As soon as I saw one Kurosawa I wanted to see another. When I first saw this in 2004 it was the second I could remember and it left me eager to see more. It overwhelmed me to quite some degree but left me in no doubt of its importance and I certainly felt enriched for the privilege of having seen it. Now, watching again, I have much more of a background in jidaigeki and in Kurosawa's films too, with a even dozen under my belt from Sanshiro Sugata in 1943 to Rhapsody in August in 1991. Kurosawa is justly known for his samurai films but he made much more, including notable films noir like Stray Dog and The Bad Sleep Well.

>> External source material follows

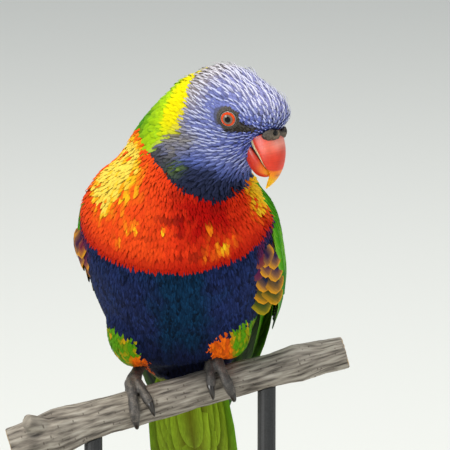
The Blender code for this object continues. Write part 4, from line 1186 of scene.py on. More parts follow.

It's hard to argue against this as his masterpiece, but with so many masterpieces to choose from there's room for a few others too. There were four others in the IMDb Top 250 when I grabbed it in late 2004: Ikiru, Yojimbo, Ran and 1950's Rashomon, which might just be as influential a film as this one. Three more have made the list since: Throne of Blood, The Hidden Fortress and High and Low. I could make a solid claim for a few others too and compared to many other directors, Kurosawa wasn't that prolific, especially late on in his career. He's a director of world cinema who can simply not be ignored. What George Lucas has stolen from him, albeit with much acknowledgement, is only the top of the barrel. Everyone else has copied him too and they're still doing it. That's patently obvious when watching The Seven Samurai.